先日、順番待ちしていたオルリー空港のイミグレーションにて、アバヤ(女性が体のラインを隠すために着る一枚の服。通常黒色)とへジャブ(頭にかぶせるスカーフ)をまとった、ずんぐりむっくりしたいかにもアラブのおばちゃんが、後ろを振り返って私に問う。
アルジェリアに行くの?
え?
何を唐突に。
私の顔には、そんなに色濃くアルジェリア色がのこっているのだろうか。
そしてアルジェリアでの人質事件を思い出す。
この件については、事件発生から今までずっと頭にひっかかっていたし、ずっと書きたいと思ってはいたものの、気持が重く、なかなか書けなかった。
とにかく、悲しい。
今回、第一報を受けた際、私は事件の詳細がいまいち掴めず、人質を拉致して、これから長い時間をかけて交渉に入るのではないかと、素人ながらに思ってた。
とにかく助かって欲しい。
けれど、その思いはすぐに叶わぬ願いに変わってしまう。
ここでは、事件の話をするつもりはない。
そんなこと、ニュースをみればいくらでも分かるから。
でも、話さずにはいられない私の思いをつづろうと思う。
私の色々をご存知の方は、知っていることだと思うけれど、私は、一年半ほどアルジェリアに住んでいた。
2008年から2009年にかけてのこと。
ベリーダンサーとして、単身派遣、アルジェのホテルで踊る毎日。
その間に知り合った人たちの中には、日本人もたくさんいて、日本が請け負ったアルジェリアの高速道路を作るプロジェクト関係者もいた。
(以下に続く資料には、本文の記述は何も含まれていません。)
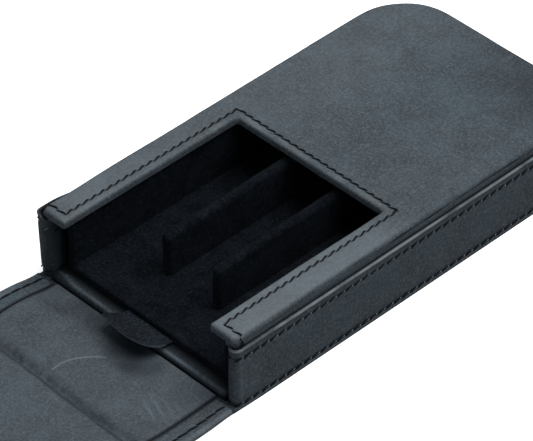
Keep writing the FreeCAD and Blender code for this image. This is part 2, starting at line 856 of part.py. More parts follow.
def flap_front_inner():
    """The inner leather panel of the flap's first panel."""
    body = new_body("flap_front_lining")
    reach = hem_inner - S.glue_line
    near, far = crease + fold_start, lip_fold - fold_start
    block(body, S.sole_thick + S.flap_board, flap_level, -reach, reach, near, far)
    mitre(body, 1)
    return body


def flap_plan(sketch, depth, near):
    """The plan of the flap's second panel, with its two round end corners, that far inside its edge."""
    reach, end, corner = flap_half - depth, flap_end + depth, S.flap_corner - depth
    outline(sketch, [(-reach, end), (reach, end), (reach, near), (-reach, near)], {0: corner, 1: corner})


def flap_top_leather():
    """The flap's second panel: leather turned in along both sides and round the end."""
    body = new_body("flap_top_cover")
    near = crease - fold_start
    sketch = new_sketch(body, "XY")
    flap_plan(sketch, Size.of(0), near)
    pad(body, sketch, flap_border)
    round_edges(body, [near])
    hollow(body, S.sole_thick, flap_border, lambda made: flap_plan(made, S.flap_hem, crease))
    mitre(body, -1)
    fold_root(body, crease, near)
    return body


def flap_top_stiffener():
    """The thin board inside the second panel, with holes for two catch plates."""
    body = new_body("flap_top_board")
    sketch = new_sketch(body, "XY", S.sole_thick)
    flap_plan(sketch, S.flap_hem + S.glue_line, crease - S.flap_board_setback)
    pad(body, sketch, S.flap_board)
    disc_holes(body, catch_y, S.sole_thick, S.sole_thick + S.flap_board)
    return body


def flap_top_inner():
    """The inner leather panel of the second panel."""
    body = new_body("flap_top_lining")
    sketch = new_sketch(body, "XY", S.sole_thick + S.flap_board)
    flap_plan(sketch, S.flap_hem + S.glue_line, crease - fold_start)
    pad(body, sketch, S.flap_lining)
    mitre(body, -1)
    return body


pieces = [
    sole(), floor(), lip(), floor_suede(),
    side_wall("wall_left", -1), side_wall("wall_right", 1), back_wall(), side_band(),
    wall_suede("lining_left", -1), wall_suede("lining_right", 1), back_suede(),
    board_over_top(), cover(), over_top(),
    disc("magnet_left", -1, magnet_y, ceiling_level, S.magnet_thick),
    disc("magnet_right", 1, magnet_y, ceiling_level, S.magnet_thick),
    tray_bottom(), tray_board(), tray_suede_floor(),
    tray_side_board("tray_wall_left", -1), tray_side_board("tray_wall_right", 1), tray_back_board(),
    tray_side_suede("tray_suede_left", -1), tray_side_suede("tray_suede_right", 1), tray_back_suede(),
    divider_board("divider_board_left", -1), divider_board("divider_board_right", 1),
    divider_suede("divider_suede_left", -1), divider_suede("divider_suede_right", 1),
    tab(),
    flap_front_leather(), flap_front_stiffener(), flap_front_inner(),
    flap_top_leather(), flap_top_stiffener(), flap_top_inner(),
    disc("catch_plate_left", -1, catch_y, S.sole_thick, S.flap_board),
    disc("catch_plate_right", 1, catch_y, S.sole_thick, S.flap_board),
]
doc.recompute()

for thing in doc.Objects:
    if "Invalid" in thing.State or "Error" in thing.State:
        raise RuntimeError(f"{thing.Name} did not build: {thing.State}")
for piece in pieces:
    shape = piece.Shape
    if shape.isNull() or not shape.isValid() or len(shape.Solids) != 1:
        raise RuntimeError(f"{piece.Label} is not one sound solid")

os.makedirs("parts", exist_ok=True)
for piece in pieces:
    piece.Shape.exportStep(f"parts/{piece.Label}.step")
print(f"{len(pieces)} pieces written")
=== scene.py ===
import json
import math

import bmesh
import bpy
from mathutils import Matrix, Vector, noise


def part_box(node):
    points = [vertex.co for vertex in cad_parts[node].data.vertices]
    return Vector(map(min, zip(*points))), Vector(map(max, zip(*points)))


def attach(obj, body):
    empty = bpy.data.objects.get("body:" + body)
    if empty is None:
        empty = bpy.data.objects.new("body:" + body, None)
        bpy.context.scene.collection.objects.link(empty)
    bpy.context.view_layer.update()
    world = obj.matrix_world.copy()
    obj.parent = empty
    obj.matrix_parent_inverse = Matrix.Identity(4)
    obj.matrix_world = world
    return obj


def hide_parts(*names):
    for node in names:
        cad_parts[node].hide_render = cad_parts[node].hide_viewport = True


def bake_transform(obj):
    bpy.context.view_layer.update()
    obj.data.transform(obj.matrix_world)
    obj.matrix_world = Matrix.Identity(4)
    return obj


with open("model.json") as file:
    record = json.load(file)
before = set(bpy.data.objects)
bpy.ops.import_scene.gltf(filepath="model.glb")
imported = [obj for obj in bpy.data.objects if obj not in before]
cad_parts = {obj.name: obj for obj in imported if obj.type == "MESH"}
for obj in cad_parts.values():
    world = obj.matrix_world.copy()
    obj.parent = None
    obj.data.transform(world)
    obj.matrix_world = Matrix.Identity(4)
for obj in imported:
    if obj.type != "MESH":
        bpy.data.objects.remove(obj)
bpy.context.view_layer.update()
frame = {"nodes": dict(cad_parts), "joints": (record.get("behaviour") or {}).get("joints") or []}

joints = {joint["name"]: joint for joint in frame["joints"]}

# ------------------------
# Outer leather: one sheet of waxed blue-grey hide lies under the case and runs on in front as
# the flap. Its edge is turned over round the flap as a stitched border. It is two pieces here,
# parted at a seam beside the crease.
MM = 0.001
FOLD = joints["flap_fold"]["pos_m"][1] / MM
CREASE = joints["flap_crease"]["pos_m"][1] / MM
SEAM = CREASE + 4.2


def box_of(node):
    """A CAD node's lowest and highest corner, in millimetres."""
    low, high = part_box(node)
    return low / MM, high / MM


def dye(red, green, blue):
    """A colour as it is mixed for the eye, 0 to 255, made linear."""
    return tuple(((c / 255 + 0.055) / 1.055) ** 2.4 if c > 10 else c / 3294.6
                 for c in (red, green, blue)) + (1.0,)


class Signal:
    """A shader socket that takes part in sums."""

    def __init__(self, finish, socket):
        self.finish = finish
        self.socket = socket

    def sum_of(self, operation, *values):
        return self.finish.node("ShaderNodeMath", {"operation": operation},
                                dict(enumerate(values)))

    def __add__(self, other):
        return self.sum_of("ADD", self, other)

    def __sub__(self, other):
        return self.sum_of("SUBTRACT", self, other)

    def __rsub__(self, other):
        return self.sum_of("SUBTRACT", other, self)

    def __mul__(self, other):
        return self.sum_of("MULTIPLY", self, other)

    __radd__ = __add__
    __rmul__ = __mul__


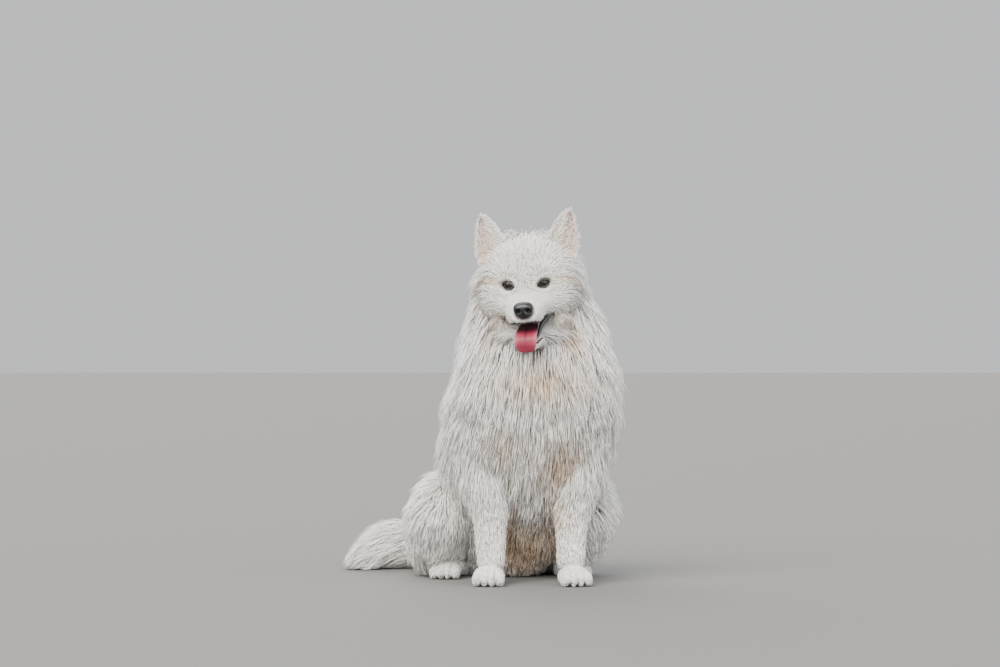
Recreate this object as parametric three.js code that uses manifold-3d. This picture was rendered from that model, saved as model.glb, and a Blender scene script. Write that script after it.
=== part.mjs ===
// A Samoyed dog sitting on the floor, life size, as a still model. Millimetres, +Z up.
// The dog faces -Y and its left side is towards +X. Its rump is swung towards its right.
import * as THREE from "three";
import { mergeVertices } from "three/addons/utils/BufferGeometryUtils.js";
import Module from "manifold-3d";

const wasm = await Module();
wasm.setup();

// Driving dimensions. The body is laid out from the floor point midway between the forepaws.
const EYE_HEIGHT = 617; // of the line through the eyes, above the floor
const FOREPAW_SPREAD = 168; // between the middles of the forepaws
const HAUNCH_SPREAD = 288; // between the middles of the thighs
const HIP_OFFSET = -41; // of the middle of the hips from the middle of the forepaws
const HIP_DEPTH = 195; // of the thighs' thickest place behind the forepaws
const GAP = 0.3; // kept between neighbouring pieces
const CUT_REACH = 1200; // side of the blocks that cut the body

// How the head is held, in degrees: nose down, face turned to its right, left ear raised.
const HEAD_PITCH = 10;
const HEAD_TURN = 7;
const HEAD_ROLL = 4;

// Sizes on the head, in its own frame: origin midway between the eyes, nose towards -Y.
const EYE = { radius: 12.5, x: 35, y: -3, z: 0, facing: 17, slant: 13, width: 22, upper: 7.2, lower: 5.8 };
const LID_DEPTH = 7; // from the middle of an eye to the bottom of the cut between its lids
const LID_THICK = 1.8;
const NOSTRIL = { x: 9.5, y: -106, z: -40, slant: 30 };
const JAW_HINGE = { y: 40, z: -55 };
const JAW_OPEN = 16; // degrees
const MOUTH_HALF_WIDTH = 64;
const EAR = { x: 70, y: 62, z: 54, height: 86, halfWidth: 38, thick: 7, bulge: 18, facing: 8, back: 6 };
const EAR_LEAN = { [-1]: 12, [1]: 17 }; // degrees outwards, of the right and the left ear
const EAR_ROOT = 22; // length of each ear that is sunk in the head

// The long coat: a solid core, and locks that lie over one another from it out to the tips.
const CORE_DEPTH = 0.5; // of the core within the coat: 0 is the skin, 1 the tips
const LOCK_SINK = 12; // of each lock's root below the core's surface
const LOCK_DEPTHS = [0, 0.4, 0.8, 1]; // how far from the core to the tips a lock's underside lies
const LOCK_WIDTHS = [0.85, 1, 0.66]; // along a lock, as shares of its own
const LOCK_RIDGE = [0.7, 1, 0.5]; // height of a lock's ridge along it, as shares of its thickness
const LOCK_SEED = 42;

// Locks in rows over each form: [share along it, first angle, last angle, how many]. Angles run
// from the form's side over its front; on the thighs they run from the outer side over the top.
const BODY_LOCKS = {
  size: { length: 136, width: 86, thick: 20 },
  rows: [
    [0.05, -180, 180, 9],
    [0.18, -180, 180, 11],
    [0.31, -180, 180, 12],
    [0.44, -180, 180, 12],
    [0.57, -180, 180, 12],
    [0.69, -195, 15, 8],
    [0.8, -175, -5, 6],
    [0.69, 50, 130, 2],
  ],
};
const THIGH_LOCKS = {
  size: { length: 112, width: 92, thick: 14 },
  rows: [
    [0.15, 80, -50, 3],
    [0.5, 80, -50, 3],
    [0.82, 60, -40, 2],
  ],
};
const TAIL_LOCKS = {
  size: { length: 112, width: 70, thick: 15 },
  rows: [
    [0.18, -10, 190, 3],
    [0.44, -15, 195, 4],
    [0.7, -15, 195, 4],
  ],
};
const CHEEK_LOCKS = {
  size: { length: 72, width: 64, thick: 10 },
  rows: [
    [0.72, -150, -30, 3],
    [0.86, -60, 45, 3],
    [0.86, 135, 240, 3],
  ],
};

const TOES = 4;
const FOREPAW = { width: 37, length: 50, height: 40 };
const FOREPAW_TURN = { [-1]: -3, [1]: 12 }; // degrees, of the right and the left forepaw
const HINDPAW = { width: 36, length: 48, height: 36 };
const HINDPAW_OUT = 136; // of each hind paw from the middle of the hips
const CLAW = { length: 12, radius: 3.2, drop: 38, sides: 3 };

// How the body is parted: two corners of each node's share in its own frame, the neck's lower
// edge, which slopes down to the chest, and how far a limb's share reaches beyond its outline.
const HEAD_SHARE = [[-150, -160, -98], [150, 80, 170]];
const NECK_SHARE = [[-400, -400, 0], [400, 400, 400]];
const NECK_SLOPE = 28; // degrees
const FOREPAW_SHARE = [[-60, -90, -9], [60, 70, 42]];
const HINDPAW_SHARE = [[-48, -90, -9], [48, 4, 44]];
const LEG_MARGIN = 5;
const COAT_MARGIN = 20; // where locks stand on the limb

const radians = THREE.MathUtils.degToRad;
const V = (x, y, z) => new THREE.Vector3(x, y, z);
const NECK_BASE = V(0, 80, 470);
const AHEAD = V(0, -1, 0);
const UP = V(0, 0, 1);

const coat = (color) => new THREE.MeshStandardMaterial({ color, roughness: 0.85, metalness: 0 });
const wet = (color) => new THREE.MeshStandardMaterial({ color, roughness: 0.3, metalness: 0 });
const WHITE_COAT = 0xf1eee8;
const EAR_COAT = 0xeedfd4;
const NOSE_LEATHER = 0x161315;
const EYE_BROWN = 0x1d1210;
const TONGUE_PINK = 0xb5566a;

// A solid for joining and cutting, from any closed geometry.
function solidOf(geometry) {
  const bare = new THREE.BufferGeometry().setAttribute("position", geometry.getAttribute("position"));
  if (geometry.index) bare.setIndex(geometry.index);
  const merged = mergeVertices(bare, 1e-4);
  const vertProperties = merged.attributes.position.array;
  const solid = (triVerts) => new wasm.Manifold(new wasm.Mesh({ numProp: 3, vertProperties, triVerts }));
  const made = solid(new Uint32Array(merged.index.array));
  return made.volume() > 0 ? made : solid(new Uint32Array(merged.index.array).reverse());
}

// A solid's geometry, measured from the point where its mesh is placed.
function geometryOf(solid, origin) {
  const made = solid.getMesh();
  const geometry = new THREE.BufferGeometry();
  geometry.setAttribute("position", new THREE.BufferAttribute(made.vertProperties, made.numProp));
  geometry.setIndex(new THREE.BufferAttribute(made.triVerts, 1));
  geometry.translate(-origin.x, -origin.y, -origin.z);
  geometry.computeVertexNormals();
  return geometry;
}

// The largest closed body of a solid, without loose scraps or sealed hollows.
function largest(solid) {
  return solid.decompose().sort((a, b) => b.volume() - a.volume())[0];
}

const union = (...solids) => wasm.Manifold.union(solids.flat());
const placed = (solid, matrix) => solid.transform(matrix.elements);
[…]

そんな繋がりで、周りに何もない地域に高速道路を建設するため、長期間アルジェリアに滞在している日本人の人たちのために踊って欲しいというリクエストを受け、建設に携わる全てのスタッフが暮らす、コンパウンド(壁などで囲まれた地区=ここでは居住区)を訪れたことがある。アルジェから、飛行機に乗って移動する距離である。
この高速道路建設の居住施設は、プロジェクトを構築する上で携わる大勢のスタッフが安心して暮らすことの出来るはずのコンパウンド。敷地内には食堂があったり、ビリヤードや卓球などが出来る娯楽室があったり、各々の部屋があったりと、そんな施設にはじめて足を踏み入れた私は、その光景を今でも鮮明に覚えている。
家族をおいて、そして日本を離れ、長期間に渡り、アルジェリアの片田舎でプロジェクトに取り組む。孤独で、過酷な環境だと思う。それでもなお、人々は仕事に打ち込む。そんな中で、自分の部屋がある居住コンパウンドは、わずかでもホッとできる環境だったかもしれない。
今回のイナメナスの居住コンパウンドがそれと全く同様だったかは分からないけれど、少なくとも、遠いアルジェリアの地で仕事をする人たちの、束の間の安らぎの場であったのではないかと思う。
安心できるはずのコンパウンド内にて起きた悲惨な事件。
どんなに怖くて、どんなに辛かっただろう。
どんなに無念で、どんなに生きたかっただろう。
可哀想で可哀想で、考えるだけで苦しくなる。
居酒屋で飲んでいるスーツ姿の方を見るたび、犠牲になってしまった方たちも、こんな風に皆とお酒を飲んでいるはずの人たちだったと思うと涙が出る。
今回犠牲になってしまった方の一人は、高速道路建設にプロジェクトにも携わっていた事があるという。
もしかしたら、私の踊りを観てくれた方かもしれない。
分かりえないことではあるけれど、中には、アルジェリア繋がりで私のブログを読んでいてくれた人もいるかもしれない。
心から、ご冥福をお祈りします。